*Aim of the exercise*. Show, in full, each line of the data that contains "shown".

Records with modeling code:
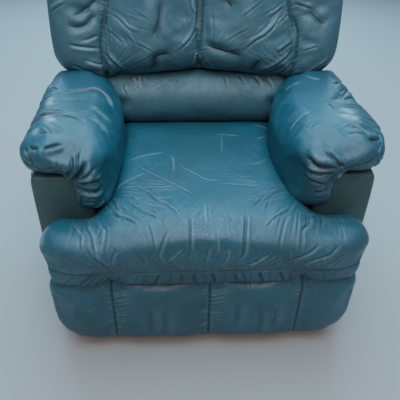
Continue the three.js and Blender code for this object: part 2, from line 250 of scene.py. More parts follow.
class Face(Enum):
    """The sides of a piece that a crease's path is given on."""

    TOP = "top"
    FRONT = "front"
    OUTER = "outer"


def top(*places: tuple[float, float]) -> list[tuple]:
    """Points of a path seen from above, as (x, y)."""
    return [(Face.TOP, a, b) for a, b in places]


def front(*places: tuple[float, float]) -> list[tuple]:
    """Points of a path seen from the front, as (x, z)."""
    return [(Face.FRONT, a, b) for a, b in places]


def outer(*places: tuple[float, float]) -> list[tuple]:
    """Points of a path seen from outside, as (y, z)."""
    return [(Face.OUTER, a, b) for a, b in places]


def ripple(points: Array, length: float, seed: int, count: int = 7) -> Array:
    """A smooth uneven field of waves with random directions.

    Args:
        points: Where it is read.
        length: Rough wavelength in metres.
        seed: Seed of the directions.
        count: How many waves are added.

    Returns:
        Values of about -1 to 1.
    """
    rng = np.random.default_rng(seed)
    total = np.zeros(len(points))
    for _ in range(count):
        way = rng.normal(size=3)
        way *= rng.uniform(0.6, 1.5) * 2 * np.pi / length / np.linalg.norm(way)
        total += np.sin(points @ way + rng.uniform(0, 6.3))
    return total / math.sqrt(count)


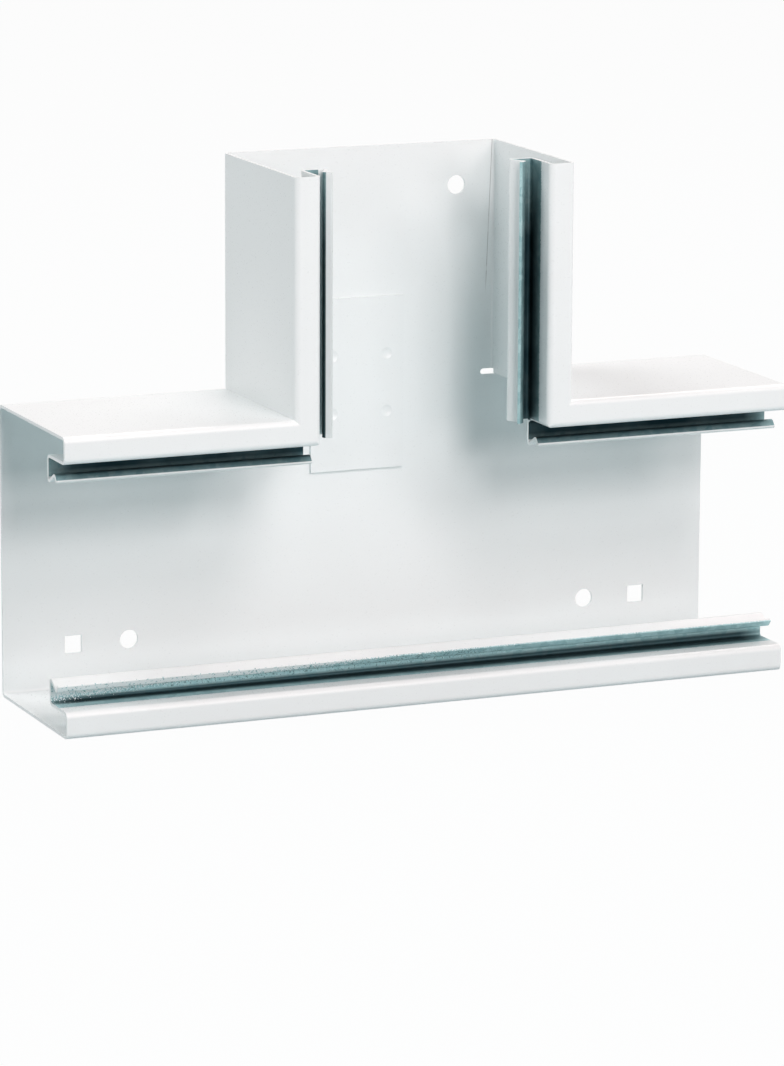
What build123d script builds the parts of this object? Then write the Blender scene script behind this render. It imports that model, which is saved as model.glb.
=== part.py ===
from build123d import *
import os

# Trunking tee fitting: a folded sheet steel tee, open to the front, with snap-in cover rails.
# Millimetres. X runs along the main run with the branch at X = 0, +Y points to the wall behind,
# +Z points up the branch. The origin is the bottom centre of the whole tee.

os.makedirs("parts", exist_ok=True)

# Overall sizes
run_length = 260.0
section_height = 100.0
section_depth = 65.0
branch_width = 100.0
branch_rise = 80.0  # branch above the main run

# Sheet and bends
sheet = 1.0
bend_radius = 2.0  # outside radius of the main bends
fold_radius = 0.5  # inside radius of the tight fold on the edge of a rail

# Front lips and the rails behind them, in depth behind the front and height above the wall
lip_height = 9.1  # wall to the flange, so the width of the front face beside the opening
groove_depth = 15.8  # front to the web at the bottom of the groove
rail_rise = 8.4  # flange to the corner of the fold
latch_depth = 10.1  # front to the corner of the latch lip
latch_rise = 4.8  # flange to the corner of the latch lip
latch_radius = 0.5  # inside radius of the latch lip
tip_rise = 2.3  # corner of the latch lip to its cut edge
tip_lean = 1.9  # of the cut edge towards the front
corner_radius = 2.0  # of the front face, where arm and branch meet
branch_rail_gap = 0.8  # end of the branch's rails above the flanges of the arms

# Holes in the back plate
hole_d = 6.5
square_hole = 6.0
arm_hole_inset = 45.0  # round holes, from the end of the run
arm_square_inset = 25.0  # square holes, from the end of the run
arm_hole_height = 16.0
branch_hole_inset = 15.0  # from the side of the branch
branch_hole_drop = 15.0  # from the end of the branch
relief_length = 5.5  # slot at the foot of each branch wall
relief_width = 2.0

# Coupling plate on the inner face of the back plate
coupling_width = 34.2
coupling_height = 59.7
coupling_thickness = 1.0
coupling_x = -1.9
coupling_z = 98.5
spot_pitch = 20.0
spot_x = -1.0
spot_d = 4.0
spot_depth = 0.35

# Planes and lines that follow from the sizes above
half_sheet = sheet / 2
bend_line_radius = bend_radius - half_sheet
y_front = -section_depth / 2
y_back = section_depth / 2
y_inner = y_back - sheet
x_end = run_length / 2
x_branch = branch_width / 2
z_branch = section_height + branch_rise
x_opening = x_branch - lip_height  # edge of the branch opening
z_opening = section_height - lip_height  # upper edge of the run opening


def wall_line():
    """Middle line of one wall, from the latch lip's cut edge round to the back plate."""
    latch_height = lip_height + latch_rise
    middle_flange = lip_height - half_sheet
    middle_web = groove_depth + half_sheet
    middle_back = section_depth - half_sheet
    return FilletPolyline(
        (latch_depth - tip_lean, latch_height + tip_rise),
        (latch_depth, latch_height),
        (middle_web, lip_height + rail_rise),
        (middle_web, middle_flange),
        (half_sheet, middle_flange),
        (half_sheet, half_sheet),
        (middle_back, half_sheet),
        (middle_back, 2 * bend_radius),
        radius=[
            latch_radius + half_sheet,
            fold_radius + half_sheet,
            bend_line_radius,
            bend_line_radius,
            bend_line_radius,
            bend_line_radius,
        ],
    )


def wall(corner, inward, length):
    """Wall with its lip and rail. Its section stands on corner, with depth along +Y and height
    along inward, and is extruded along Y cross inward."""
    along = Vector(0, 1, 0).cross(Vector(*inward))
    plane = Plane(origin=corner, x_dir=(0, 1, 0), z_dir=along)
    return extrude(plane * trace(wall_line().edges(), line_width=sheet), length)


def trimmed(solid, below):
    """The side of the left mitre that lies below it, or the side above."""
    mitre = Plane(origin=(-x_branch, 0, section_height), x_dir=(0, 1, 0), z_dir=(1, 0, 1))
    return split(solid, bisect_by=mitre, keep=Keep.BOTTOM if below else Keep.TOP)


def through_back(sketch):
    """Cutter through the back plate, from a sketch in X and Z."""
    plane = Plane(origin=(0, y_back + sheet, 0), x_dir=(1, 0, 0), z_dir=(0, -1, 0))
    return extrude(plane * sketch, 3 * sheet)


def both_sides(solid):
    return solid + mirror(solid, about=Plane.YZ)


# Walls: bottom, left arm top and left side of the branch. The left ones are mirrored.
bottom_wall = wall((-x_end, y_front, 0), (0, 0, 1), run_length)
arm_top = wall((-x_opening, y_front, section_height), (0, 0, -1), x_end - x_opening)
branch_side = wall((-x_branch, y_front, z_branch), (1, 0, 0), z_branch - z_opening)
left_walls = trimmed(arm_top, True) + trimmed(branch_side, False)

# Back plate between the bends
back_sketch = Pos(0, section_height / 2) * Rectangle(run_length, section_height - 2 * bend_radius)
branch_plate_height = z_branch - bend_radius
back_sketch += Pos(0, bend_radius + branch_plate_height / 2) * Rectangle(
    branch_width - 2 * bend_radius, branch_plate_height
)
back_plane = Plane(origin=(0, y_back, 0), x_dir=(1, 0, 0), z_dir=(0, -1, 0))
back_plate = extrude(back_plane * back_sketch, sheet)

# Holes and relief slots
x_round = x_end - arm_hole_inset
x_square = x_end - arm_square_inset
x_branch_hole = x_branch - branch_hole_inset
z_branch_hole = z_branch - branch_hole_drop
relief_z = section_height - half_sheet
relief_straight = relief_length - relief_width / 2
relief_x = x_branch - relief_straight / 2
holes = Sketch()
for side in (-1, 1):
    holes += Pos(side * x_round, arm_hole_height) * Circle(hole_d / 2)
    holes += Pos(side * x_square, arm_hole_height) * Rectangle(square_hole, square_hole)
    holes += Pos(side * x_branch_hole, z_branch_hole) * Circle(hole_d / 2)
    holes += Pos(side * relief_x, relief_z) * Rectangle(relief_straight, relief_width)
    holes += Pos(side * (x_branch - relief_straight), relief_z) * Circle(relief_width / 2)

# Rounded corner of the front face, cut as far back as the bend of the web
corner_depth = groove_depth + sheet - bend_radius
corner_block = Pos(
    -x_opening - corner_radius / 2, y_front + corner_depth / 2, z_opening + corner_radius / 2
) * Box(corner_radius, corner_depth, corner_radius)
corner_round = Pos(
    -x_opening - corner_radius, y_front + corner_depth / 2, z_opening + corner_radius
) * Rot(90, 0, 0) * Cylinder(corner_radius, corner_depth)

# Gap below the end of the branch's left rail
gap_width = rail_rise + sheet
gap_depth = groove_depth + bend_radius
rail_gap = Pos(
    -x_opening + gap_width / 2, y_front + gap_depth / 2, z_opening + branch_rail_gap / 2
) * Box(gap_width, gap_depth, branch_rail_gap)

body = back_plate + bottom_wall + both_sides(left_walls)
body -= both_sides(corner_block - corner_round)
body -= both_sides(rail_gap)
body -= through_back(holes)
body = body.clean()

# Coupling plate
coupling = Pos(coupling_x, y_inner - coupling_thickness / 2, coupling_z) * Box(
    coupling_width, coupling_thickness, coupling_height
)
spot_radius = (spot_d**2 / 4 + spot_depth**2) / (2 * spot_depth)
for side_x in (-1, 1):
    for side_z in (-1, 1):
        coupling -= Pos(
            spot_x + side_x * spot_pitch / 2,
            y_inner - coupling_thickness - spot_radius + spot_depth,
            coupling_z + side_z * spot_pitch / 2,
        ) * Sphere(spot_radius)

nodes = {"tee_body": body, "coupling_plate": coupling}
for name, shape in nodes.items():
    shape.label = name
    export_step(shape, f"parts/{name}.step")
    print(name, "solids", len(shape.solids()), "volume", round(shape.volume, 1), "valid", shape.is_valid)
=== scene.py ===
import math

import bpy
from mathutils import Matrix, Vector


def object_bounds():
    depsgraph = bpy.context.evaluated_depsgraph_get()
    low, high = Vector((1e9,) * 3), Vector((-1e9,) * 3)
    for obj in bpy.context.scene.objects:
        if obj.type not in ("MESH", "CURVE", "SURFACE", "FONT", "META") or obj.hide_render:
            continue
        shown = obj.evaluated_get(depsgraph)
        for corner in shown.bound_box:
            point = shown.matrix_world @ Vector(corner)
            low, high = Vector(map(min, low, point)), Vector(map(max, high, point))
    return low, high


# Looks of the trunking tee: white powder coat, bare galvanised rail grooves, studio and camera.
# Metres and the part's own axes: X along the run, +Y towards the wall behind, +Z up the branch.

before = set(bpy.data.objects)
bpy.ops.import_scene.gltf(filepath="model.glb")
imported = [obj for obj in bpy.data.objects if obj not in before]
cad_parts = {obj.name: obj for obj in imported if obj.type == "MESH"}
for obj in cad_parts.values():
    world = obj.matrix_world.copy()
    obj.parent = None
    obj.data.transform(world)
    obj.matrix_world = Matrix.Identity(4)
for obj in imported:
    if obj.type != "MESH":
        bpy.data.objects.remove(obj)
cad_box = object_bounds()

MM = 0.001

# The folded section that the finishes follow, in depth behind the front and height above its own wall
FRONT_Y = cad_box[0][1]
FLANGE_HEIGHT = 9.1 * MM
WEB_FRONT = 15.8 * MM
WEB_MIDDLE = 16.3 * MM
LATCH_DEPTH = 10.1 * MM
LATCH_HEIGHT = 13.9 * MM
TIP_DEPTH = 8.2 * MM  # of the latch lip's cut edge
TIP_HEIGHT = 16.2 * MM
FOLD_DEPTH = WEB_MIDDLE
FOLD_HEIGHT = 17.5 * MM
LEG_TOP = 15.95 * MM  # groove side of the cut edge
PAINT_DEPTH = 7.6 * MM  # how far the paint comes round the front lip into the groove
BACK_MIDDLE = 64.5 * MM  # middle of the back plate's sheet

# The tee's own sizes, from its middle or its bottom
RUN_END = 130 * MM
SECTION_TOP = 100 * MM
BRANCH_SIDE = 50 * MM
BRANCH_TOP = 180 * MM
OPENING_SIDE = 40.9 * MM  # inner ends of the arms' upper rails
BRANCH_FOOT = 91.3 * MM  # between the arms' upper flanges and the ends of the branch's rails

# Linear colours
BODY_PAINT = (0.776, 0.856, 0.865)
PLATE_PAINT = (0.766, 0.846, 0.855)
DARK_ZINC = (0.29, 0.50, 0.53)
LIGHT_ZINC = (0.48, 0.70, 0.72)
# near black of the painted shade in the grooves and of the dark pits
SHADE_AND_PIT_DARK = (0.008, 0.026, 0.034)
FLOOR_PAPER = (0.37, 0.50, 0.525)
WORLD_GREY = (0.8, 0.8, 0.8)
FRONT_LIGHT = (1.0, 0.858, 0.843)
SIDE_LIGHT = (1.0, 0.88, 0.868)
OVER_LEFT_LIGHT = (0.95, 0.90, 0.89)
OVER_BACK_LIGHT = (1.0, 0.88, 0.86)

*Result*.
        shown = obj.evaluated_get(depsgraph)
        for corner in shown.bound_box:
            point = shown.matrix_world @ Vector(corner)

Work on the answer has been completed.